Cet échec est toutefois relatif, du fait de la proportionnelle. Bernie Sanders va obtenir des délégués dans tous les Etats où s'est imposé Joe Biden. Il a même profité de la présence d'un autre modéré, Michael Bloomberg, qui a pris des voix à l'ancien vice-président dans certains Etats comme le Texas. Pour l'instant, Joe Biden ne dispose pas encore d'une avance décisive dans le décompte des délégués.
Comment expliquer cette mauvaise performance du sénateur du Vermont ?
Bernie Sanders était largement en tête tant que les modérés étaient divisés. Mais ses adversaires se sont unis derrière un seul candidat : Joe Biden. Le modéré a ainsi créé la surprise en remportant le Minnesota, où Bernie Sanders était donné gagnant. Il a bénéficié d'un report de voix après le ralliement d'Amy Klobuchar, sénatrice de cet Etat minier, qui était sa rivale jusqu'à la veille du "Super Tuesday".
Ces résultats s'expliquent par ailleurs par la sociologie des Etats qui ont voté mardi 3 mars. Joe Biden a capitalisé sur sa popularité auprès des plus de 35 ans et des Afro-Américains, un électorat très important dans les Etats du sud. Ces deux catégories de population ont par ailleurs un fort taux de participation aux élections. Bernie Sanders remporte, lui, l'adhésion des jeunes et des Hispaniques. Ces deux électorats, peu fiables, se mobilisent très peu lors des élections.
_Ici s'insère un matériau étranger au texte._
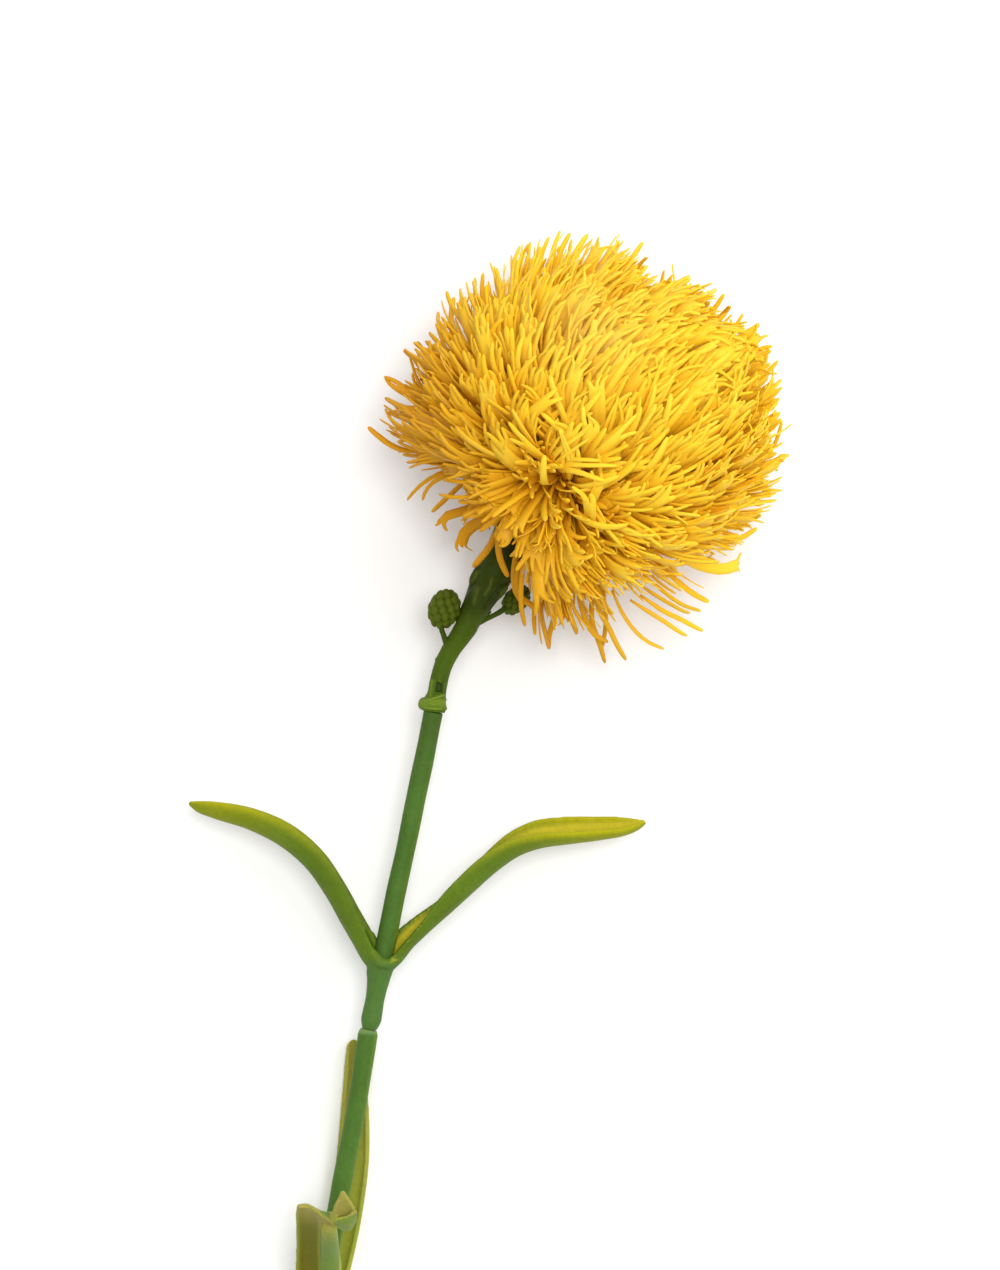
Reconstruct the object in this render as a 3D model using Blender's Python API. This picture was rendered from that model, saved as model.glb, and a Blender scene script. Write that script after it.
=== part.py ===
"""Cut pincushion protea lying on a table. Metres, +Z up, head toward +Y."""
import math
import random

import bmesh
import bpy
import numpy as np

MM = 0.001
GAP = 0.3
UP = np.array([0.0, 0.0, 1.0])

# The view from above that the sizes were taken from: a picture point and a
# height over the table give a place in millimetres.
VIEW_SCALE = 0.225
VIEW_HEIGHT = 1142.0
VIEW_RANGE = 1100.0
VIEW_U = 500.0
VIEW_V = 635.0

# Flower head
HEAD_U = 594.0
HEAD_V = 433.0
HEAD_Z = 37.5
HEAD_AXIS = (0.67, 0.44, 0.60)
HEAD_RADIUS = 44.0
CORE_RADIUS = 25.0
CORE_SHIFT = 3.0
PETALS = 330
PETAL_END = 163.0
PETAL_CROWD = 0.88
PETAL_WIDTH = 3.0
PETAL_THICK = 1.25
PETAL_HALF = (0.42, 0.46, 0.5)
PETAL_SINK = 2.5
PETAL_MAX = 36.0
FORK_AT = 0.64
FORK_SPREAD = 2.5
LEAN_KNOTS = ((0, 0), (25, 22), (60, 38), (110, 40), (145, 8), (165, -12))
CURL_KNOTS = ((0, 6), (30, 26), (110, 30), (135, 2), (150, -24), (165, -34))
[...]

Peut-il encore reprendre l'avantage ?
Cela semble compliqué, parce que Joe Biden aborde la suite des primaires avec une dynamique très positive. Si le front "anti-Sanders" se renforce et que Michael Bloomberg se retire de la course [ce qu'il a effectivement fait au profit de Joe Biden, mercredi après-midi], l'ancien vice-président bénéficiera vraisemblablement du report de voix des électeurs centristes.
A l'inverse, si la progressiste Elizabeth Warren jette l'éponge, cela ne bénéficiera pas uniquement à Bernie Sanders. Près de la moitié [44%] des partisans de la sénatrice du Massachusetts ont déclaré [dans un sondage de l'université Quinnipac] que leur deuxième choix serait Bernie Sanders en cas de désistement. Mais ils étaient aussi nombreux à opter pour un modéré [17% pour Biden et Klobuchar, 13% pour Bloomberg].
Mais la route jusqu'à l'investiture est loin d'être toute tracée pour Joe Biden. Les scrutins des semaines à venir pourraient permettre à chacun des deux concurrents de renforcer leur dynamique.
Lauric Hennetonà franceinfo
Le Mississippi (36 délégués) et le Missouri (68 délégués) penchent plutôt pour l'ancien vice-président de Barack Obama, mais Bernie Sanders a de bonnes chances de l'emporter dans l'Etat de Washington (89 délégués). Les résultats promettent d'être très serrés dans les Etats-clés du Michigan, de la Floride, de l'Illinois et de l'Ohio. Bref, tout peut encore basculer. On ne peut d'ailleurs pas écarter le scénario d'une convention nationale disputée, si aucun des deux candidats n'obtient la majorité absolue de 1 991 candidats à la fin de la saison des primaires. Dans ce cas, il reviendra aux 771 superdélégués de les départager au mois de juillet.